Àquele velhinho de aparência frágil, na decrepitude de seus carunchentos 65 verões, não escapa nada, até porque, se algum fato de sua alçada ocorrer sem seu conhecimento, o potentíssimo Esclerofote, movido a extrato de Viagra concentrado e acionado pela ONG Coroas Unidos, projetará nos céus o alerta que levará o Super-Idoso à ação. Discretamente, ele tossirá durante uns dois minutos, tomará fôlego e pronunciará a palavra mágica que o transformará no temido flagelo dos insensatos que doravante ousarem desafiar os terceiro-idadistas:
- Berzoini!
Numa fração de segundo, um pum retumbante eclodirá nas alturas e aquele velhinho mirrado surgirá miraculosamente num brioso uniforme de ceroulas vermelhas, camiseta de ginástica sueca e congas super-rápidas, já com a bengala voadora em punho e singrando velozmente os ares, para intervir na situação denunciada. Não posso ajudar os agentes do Mal descrevendo todo o armamento do Super-Idoso, mas, com o fito de amedrontá-los, adianto por exemplo a terrificante Bomerangadura, implacável dentadura postiça que ele saca da boca num movimento fulminante e lança na direção do ofensor, em cuja bochecha (qualquer delas, embaixo ou em cima, conforme as circunstâncias) crava seus temíveis incisivos de galalite, gravando indelevelmente as palavras “perdão, vovô” na pele do meliante.

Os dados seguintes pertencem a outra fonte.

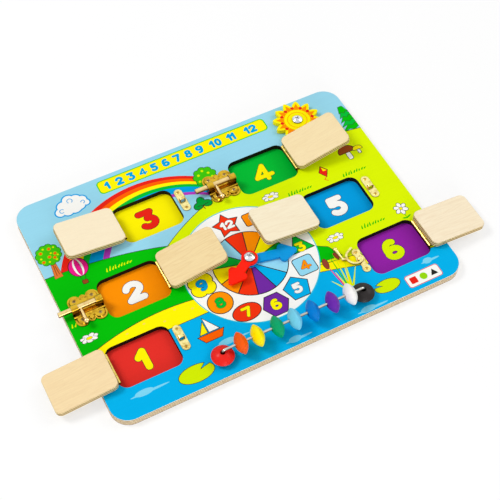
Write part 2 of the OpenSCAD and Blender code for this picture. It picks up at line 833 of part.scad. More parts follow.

Isso para não falar na Incontinência Tsunami ou no Controle Remoto de Aparelhos de Surdez, o qual inativará a audição de todos os componentes da fila do INSS e soterrará sob uma gritaria infernal os maus atendentes. E mais poderia contar e talvez venha a contar, pois com certeza serão muitas as aventuras do Super-Idoso. Por hoje basta a confirmação de que o melhor do Brasil é mesmo o brasileiro e as sensacionais parcerias público-privadas resolverão de vez os escassos probleminhas que nos restam.